### Task objective:
Reproduce exactly and only the lines running from the one with "roof_membrane();" through the one with "obj.matrix_parent_inverse = Matrix.Identity(4)", both end lines included.

### Records:
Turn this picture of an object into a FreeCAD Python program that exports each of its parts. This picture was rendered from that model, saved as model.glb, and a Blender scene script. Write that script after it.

...

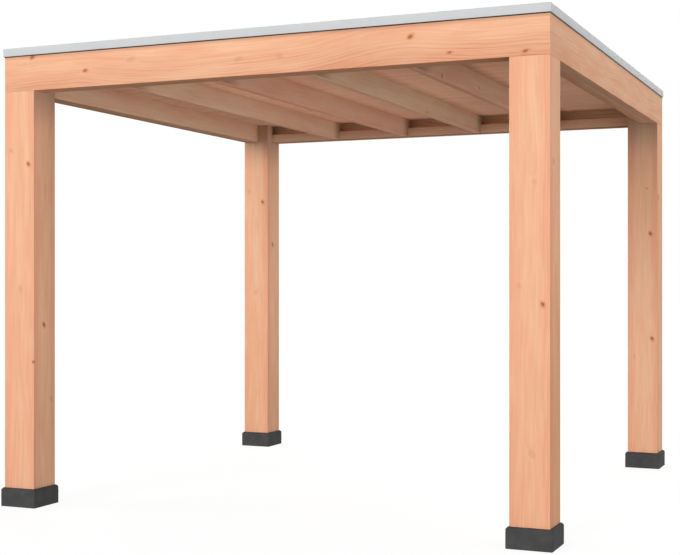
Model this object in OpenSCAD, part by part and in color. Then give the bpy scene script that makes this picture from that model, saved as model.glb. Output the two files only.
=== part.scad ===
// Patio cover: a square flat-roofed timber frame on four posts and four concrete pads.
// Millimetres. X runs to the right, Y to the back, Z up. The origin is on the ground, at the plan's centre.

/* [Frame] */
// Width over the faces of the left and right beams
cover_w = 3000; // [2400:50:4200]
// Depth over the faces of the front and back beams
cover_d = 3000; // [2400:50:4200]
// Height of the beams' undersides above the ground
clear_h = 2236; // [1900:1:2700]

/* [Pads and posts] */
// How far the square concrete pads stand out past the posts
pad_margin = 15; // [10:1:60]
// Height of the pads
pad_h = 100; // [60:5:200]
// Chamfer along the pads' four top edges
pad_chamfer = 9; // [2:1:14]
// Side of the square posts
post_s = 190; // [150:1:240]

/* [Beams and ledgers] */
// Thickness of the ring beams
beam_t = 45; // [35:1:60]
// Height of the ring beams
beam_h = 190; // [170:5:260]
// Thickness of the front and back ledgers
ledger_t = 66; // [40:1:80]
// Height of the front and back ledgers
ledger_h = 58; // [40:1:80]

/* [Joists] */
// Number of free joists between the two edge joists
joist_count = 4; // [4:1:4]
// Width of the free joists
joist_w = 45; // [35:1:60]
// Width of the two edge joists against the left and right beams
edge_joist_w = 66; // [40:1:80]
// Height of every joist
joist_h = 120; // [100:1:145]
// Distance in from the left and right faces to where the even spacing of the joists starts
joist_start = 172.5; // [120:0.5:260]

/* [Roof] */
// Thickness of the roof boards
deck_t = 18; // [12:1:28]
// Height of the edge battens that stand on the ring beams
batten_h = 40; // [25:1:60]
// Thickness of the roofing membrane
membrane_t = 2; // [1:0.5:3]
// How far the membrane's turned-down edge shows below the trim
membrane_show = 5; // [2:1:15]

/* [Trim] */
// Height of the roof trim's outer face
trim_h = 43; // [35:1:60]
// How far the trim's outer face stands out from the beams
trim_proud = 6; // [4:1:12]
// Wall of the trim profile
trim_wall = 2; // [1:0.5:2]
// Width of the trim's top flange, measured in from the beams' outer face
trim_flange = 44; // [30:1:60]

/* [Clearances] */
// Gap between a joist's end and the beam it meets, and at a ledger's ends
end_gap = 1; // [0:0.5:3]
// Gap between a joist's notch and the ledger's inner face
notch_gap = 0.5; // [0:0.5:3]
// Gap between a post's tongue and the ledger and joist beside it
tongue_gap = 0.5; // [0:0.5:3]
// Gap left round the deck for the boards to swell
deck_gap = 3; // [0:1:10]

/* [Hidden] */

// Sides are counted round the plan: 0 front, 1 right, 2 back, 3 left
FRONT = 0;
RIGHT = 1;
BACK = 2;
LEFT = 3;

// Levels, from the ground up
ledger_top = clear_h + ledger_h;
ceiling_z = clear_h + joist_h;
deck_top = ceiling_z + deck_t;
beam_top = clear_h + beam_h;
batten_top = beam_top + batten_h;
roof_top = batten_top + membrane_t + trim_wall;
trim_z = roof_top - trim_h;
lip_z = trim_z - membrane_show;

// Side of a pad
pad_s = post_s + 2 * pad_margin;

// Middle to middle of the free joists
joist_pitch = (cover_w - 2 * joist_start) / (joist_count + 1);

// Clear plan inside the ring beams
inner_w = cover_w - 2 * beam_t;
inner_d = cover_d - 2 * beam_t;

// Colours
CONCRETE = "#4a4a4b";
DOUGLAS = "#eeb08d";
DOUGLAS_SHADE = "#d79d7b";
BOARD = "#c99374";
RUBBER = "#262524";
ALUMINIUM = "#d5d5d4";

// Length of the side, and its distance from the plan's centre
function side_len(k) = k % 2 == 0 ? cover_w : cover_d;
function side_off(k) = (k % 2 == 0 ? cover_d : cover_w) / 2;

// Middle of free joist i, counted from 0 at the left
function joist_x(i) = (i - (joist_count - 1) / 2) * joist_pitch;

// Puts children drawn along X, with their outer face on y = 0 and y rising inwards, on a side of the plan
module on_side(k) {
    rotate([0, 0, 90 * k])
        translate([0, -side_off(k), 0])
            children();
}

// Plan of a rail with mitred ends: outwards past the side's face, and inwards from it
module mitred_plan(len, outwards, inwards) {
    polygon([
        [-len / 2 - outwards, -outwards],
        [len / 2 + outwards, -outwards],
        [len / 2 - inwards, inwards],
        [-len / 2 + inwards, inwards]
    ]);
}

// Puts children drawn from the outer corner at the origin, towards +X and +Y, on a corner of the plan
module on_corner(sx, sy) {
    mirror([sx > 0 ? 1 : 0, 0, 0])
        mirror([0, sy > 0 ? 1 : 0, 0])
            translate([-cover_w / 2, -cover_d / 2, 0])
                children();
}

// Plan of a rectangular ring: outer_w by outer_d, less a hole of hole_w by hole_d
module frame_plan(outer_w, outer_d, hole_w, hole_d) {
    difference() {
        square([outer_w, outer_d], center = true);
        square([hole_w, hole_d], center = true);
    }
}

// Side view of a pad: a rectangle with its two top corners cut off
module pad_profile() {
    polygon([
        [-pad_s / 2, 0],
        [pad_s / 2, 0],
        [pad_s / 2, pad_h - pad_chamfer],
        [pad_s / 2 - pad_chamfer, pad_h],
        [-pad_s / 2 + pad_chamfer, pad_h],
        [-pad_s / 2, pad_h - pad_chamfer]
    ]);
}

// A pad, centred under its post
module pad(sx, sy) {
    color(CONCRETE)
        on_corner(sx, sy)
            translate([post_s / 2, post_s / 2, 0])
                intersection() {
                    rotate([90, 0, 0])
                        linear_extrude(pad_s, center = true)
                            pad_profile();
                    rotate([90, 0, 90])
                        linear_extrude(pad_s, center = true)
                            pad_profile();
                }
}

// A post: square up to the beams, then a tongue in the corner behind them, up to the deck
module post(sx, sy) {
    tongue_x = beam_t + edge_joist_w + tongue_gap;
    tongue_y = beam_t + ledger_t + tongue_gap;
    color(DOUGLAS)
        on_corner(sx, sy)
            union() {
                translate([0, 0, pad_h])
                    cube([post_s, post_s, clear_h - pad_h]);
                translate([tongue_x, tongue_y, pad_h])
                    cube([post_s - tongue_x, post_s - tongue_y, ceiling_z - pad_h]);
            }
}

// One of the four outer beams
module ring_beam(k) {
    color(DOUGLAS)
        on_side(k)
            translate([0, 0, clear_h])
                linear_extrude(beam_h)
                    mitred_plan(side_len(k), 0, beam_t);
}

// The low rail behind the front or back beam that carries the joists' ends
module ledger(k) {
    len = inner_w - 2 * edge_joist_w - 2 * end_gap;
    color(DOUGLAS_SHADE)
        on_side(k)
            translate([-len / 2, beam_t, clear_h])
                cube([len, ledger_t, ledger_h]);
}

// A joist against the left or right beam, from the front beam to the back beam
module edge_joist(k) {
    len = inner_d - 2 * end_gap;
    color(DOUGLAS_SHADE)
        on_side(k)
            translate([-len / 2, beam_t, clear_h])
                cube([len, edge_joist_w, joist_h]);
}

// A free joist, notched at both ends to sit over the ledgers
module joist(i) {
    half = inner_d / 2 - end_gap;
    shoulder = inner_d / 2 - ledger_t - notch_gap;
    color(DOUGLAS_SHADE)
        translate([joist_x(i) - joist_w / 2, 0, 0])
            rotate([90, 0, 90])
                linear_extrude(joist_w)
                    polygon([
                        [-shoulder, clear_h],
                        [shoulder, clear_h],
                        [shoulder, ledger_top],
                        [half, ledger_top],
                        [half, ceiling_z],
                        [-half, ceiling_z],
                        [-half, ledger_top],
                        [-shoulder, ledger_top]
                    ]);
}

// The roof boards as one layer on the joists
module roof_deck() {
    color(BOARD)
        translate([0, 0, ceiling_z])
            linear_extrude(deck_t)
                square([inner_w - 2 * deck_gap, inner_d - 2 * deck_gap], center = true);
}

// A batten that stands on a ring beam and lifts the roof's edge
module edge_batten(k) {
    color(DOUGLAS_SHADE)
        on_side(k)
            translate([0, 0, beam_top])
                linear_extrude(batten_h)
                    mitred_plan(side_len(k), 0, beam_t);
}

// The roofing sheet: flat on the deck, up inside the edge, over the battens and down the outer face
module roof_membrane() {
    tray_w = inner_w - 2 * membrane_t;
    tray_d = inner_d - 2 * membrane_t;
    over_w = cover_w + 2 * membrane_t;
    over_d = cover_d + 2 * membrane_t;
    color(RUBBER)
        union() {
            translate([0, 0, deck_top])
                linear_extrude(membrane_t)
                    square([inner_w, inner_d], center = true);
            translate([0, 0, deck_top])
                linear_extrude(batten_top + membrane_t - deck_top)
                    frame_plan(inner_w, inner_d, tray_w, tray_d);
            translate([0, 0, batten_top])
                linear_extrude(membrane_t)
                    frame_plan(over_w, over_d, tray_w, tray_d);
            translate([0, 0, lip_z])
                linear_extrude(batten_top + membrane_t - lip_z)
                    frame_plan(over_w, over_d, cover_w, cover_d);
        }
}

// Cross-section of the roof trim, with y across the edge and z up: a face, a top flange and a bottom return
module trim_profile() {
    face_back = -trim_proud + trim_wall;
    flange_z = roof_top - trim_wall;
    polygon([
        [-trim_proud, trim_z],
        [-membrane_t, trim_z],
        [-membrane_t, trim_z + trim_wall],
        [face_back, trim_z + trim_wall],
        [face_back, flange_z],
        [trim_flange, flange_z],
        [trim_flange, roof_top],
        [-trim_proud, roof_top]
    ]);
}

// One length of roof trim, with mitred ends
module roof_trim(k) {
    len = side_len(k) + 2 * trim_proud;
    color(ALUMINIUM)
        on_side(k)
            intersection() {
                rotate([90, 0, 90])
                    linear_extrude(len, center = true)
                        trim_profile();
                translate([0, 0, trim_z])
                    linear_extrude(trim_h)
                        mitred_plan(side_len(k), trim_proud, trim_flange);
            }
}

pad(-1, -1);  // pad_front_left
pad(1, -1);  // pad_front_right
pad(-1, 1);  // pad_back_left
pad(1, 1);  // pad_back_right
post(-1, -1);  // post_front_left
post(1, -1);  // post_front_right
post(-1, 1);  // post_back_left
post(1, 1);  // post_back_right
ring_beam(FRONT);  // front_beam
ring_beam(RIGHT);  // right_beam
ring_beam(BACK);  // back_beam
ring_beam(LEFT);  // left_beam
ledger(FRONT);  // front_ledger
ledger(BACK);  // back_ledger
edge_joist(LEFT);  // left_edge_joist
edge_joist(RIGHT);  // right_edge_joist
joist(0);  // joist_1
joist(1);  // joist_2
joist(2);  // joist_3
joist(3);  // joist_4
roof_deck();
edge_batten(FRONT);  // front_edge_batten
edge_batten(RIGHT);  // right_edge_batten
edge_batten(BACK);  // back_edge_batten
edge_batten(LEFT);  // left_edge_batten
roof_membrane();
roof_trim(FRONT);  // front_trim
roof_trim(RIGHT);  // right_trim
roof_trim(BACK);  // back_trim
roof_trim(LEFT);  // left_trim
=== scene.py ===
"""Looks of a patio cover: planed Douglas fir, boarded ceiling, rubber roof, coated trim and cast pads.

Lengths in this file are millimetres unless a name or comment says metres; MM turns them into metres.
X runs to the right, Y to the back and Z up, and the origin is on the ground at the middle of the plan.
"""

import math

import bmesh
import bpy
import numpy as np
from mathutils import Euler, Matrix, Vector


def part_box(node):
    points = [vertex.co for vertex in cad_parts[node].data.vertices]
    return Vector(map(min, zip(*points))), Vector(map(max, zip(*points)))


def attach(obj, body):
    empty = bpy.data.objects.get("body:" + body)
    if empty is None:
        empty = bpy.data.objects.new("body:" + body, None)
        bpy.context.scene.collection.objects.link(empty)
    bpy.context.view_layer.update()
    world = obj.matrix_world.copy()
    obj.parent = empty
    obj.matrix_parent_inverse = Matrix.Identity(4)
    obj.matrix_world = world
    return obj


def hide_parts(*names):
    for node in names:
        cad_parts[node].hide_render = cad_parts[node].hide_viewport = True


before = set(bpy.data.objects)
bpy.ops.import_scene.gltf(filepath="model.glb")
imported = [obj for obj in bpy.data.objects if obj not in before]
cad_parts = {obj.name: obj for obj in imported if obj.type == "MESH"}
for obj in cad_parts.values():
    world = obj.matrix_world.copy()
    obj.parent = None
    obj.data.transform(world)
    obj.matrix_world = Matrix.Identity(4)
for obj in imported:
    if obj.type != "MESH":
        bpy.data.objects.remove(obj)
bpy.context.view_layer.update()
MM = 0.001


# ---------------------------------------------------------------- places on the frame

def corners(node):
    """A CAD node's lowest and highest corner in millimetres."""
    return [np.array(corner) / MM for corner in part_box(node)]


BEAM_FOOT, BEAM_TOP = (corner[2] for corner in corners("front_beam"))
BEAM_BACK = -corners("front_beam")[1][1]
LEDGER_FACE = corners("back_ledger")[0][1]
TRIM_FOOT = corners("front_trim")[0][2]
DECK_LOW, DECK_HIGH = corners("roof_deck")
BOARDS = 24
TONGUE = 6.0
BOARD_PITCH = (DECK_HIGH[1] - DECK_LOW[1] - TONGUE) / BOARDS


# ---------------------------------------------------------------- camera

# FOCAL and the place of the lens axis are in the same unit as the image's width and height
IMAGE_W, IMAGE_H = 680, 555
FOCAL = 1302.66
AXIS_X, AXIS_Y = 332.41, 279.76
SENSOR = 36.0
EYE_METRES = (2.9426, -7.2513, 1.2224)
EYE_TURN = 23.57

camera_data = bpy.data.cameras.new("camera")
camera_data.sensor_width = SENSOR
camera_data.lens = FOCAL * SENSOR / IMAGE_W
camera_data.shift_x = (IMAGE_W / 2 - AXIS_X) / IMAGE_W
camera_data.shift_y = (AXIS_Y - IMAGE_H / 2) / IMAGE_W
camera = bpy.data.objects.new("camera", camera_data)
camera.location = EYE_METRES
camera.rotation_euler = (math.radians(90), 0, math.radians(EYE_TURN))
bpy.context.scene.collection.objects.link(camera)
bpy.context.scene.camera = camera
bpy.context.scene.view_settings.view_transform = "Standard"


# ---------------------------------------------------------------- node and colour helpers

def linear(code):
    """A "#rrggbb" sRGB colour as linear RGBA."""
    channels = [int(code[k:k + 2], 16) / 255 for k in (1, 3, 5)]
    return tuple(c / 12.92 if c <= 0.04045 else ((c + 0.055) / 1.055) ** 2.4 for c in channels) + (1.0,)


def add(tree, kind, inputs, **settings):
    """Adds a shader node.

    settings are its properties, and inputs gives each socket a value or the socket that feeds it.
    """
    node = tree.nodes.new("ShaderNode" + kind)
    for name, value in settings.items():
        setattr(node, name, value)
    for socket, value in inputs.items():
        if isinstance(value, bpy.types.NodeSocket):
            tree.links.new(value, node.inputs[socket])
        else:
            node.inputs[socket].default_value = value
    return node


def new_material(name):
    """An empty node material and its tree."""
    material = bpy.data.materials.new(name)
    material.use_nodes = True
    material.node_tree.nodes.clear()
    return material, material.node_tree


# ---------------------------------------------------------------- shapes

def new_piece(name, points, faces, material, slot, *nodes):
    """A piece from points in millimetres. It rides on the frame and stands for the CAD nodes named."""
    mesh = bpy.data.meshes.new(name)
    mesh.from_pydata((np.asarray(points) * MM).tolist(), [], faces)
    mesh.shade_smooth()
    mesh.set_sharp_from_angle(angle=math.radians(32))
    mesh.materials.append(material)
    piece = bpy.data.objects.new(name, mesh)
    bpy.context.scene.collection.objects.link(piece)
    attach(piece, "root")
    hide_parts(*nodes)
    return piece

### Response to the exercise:
roof_membrane();
roof_trim(FRONT);  // front_trim
roof_trim(RIGHT);  // right_trim
roof_trim(BACK);  // back_trim
roof_trim(LEFT);  // left_trim
=== scene.py ===
"""Looks of a patio cover: planed Douglas fir, boarded ceiling, rubber roof, coated trim and cast pads.

Lengths in this file are millimetres unless a name or comment says metres; MM turns them into metres.
X runs to the right, Y to the back and Z up, and the origin is on the ground at the middle of the plan.
"""

import math

import bmesh
import bpy
import numpy as np
from mathutils import Euler, Matrix, Vector


def part_box(node):
    points = [vertex.co for vertex in cad_parts[node].data.vertices]
    return Vector(map(min, zip(*points))), Vector(map(max, zip(*points)))


def attach(obj, body):
    empty = bpy.data.objects.get("body:" + body)
    if empty is None:
        empty = bpy.data.objects.new("body:" + body, None)
        bpy.context.scene.collection.objects.link(empty)
    bpy.context.view_layer.update()
    world = obj.matrix_world.copy()
    obj.parent = empty
    obj.matrix_parent_inverse = Matrix.Identity(4)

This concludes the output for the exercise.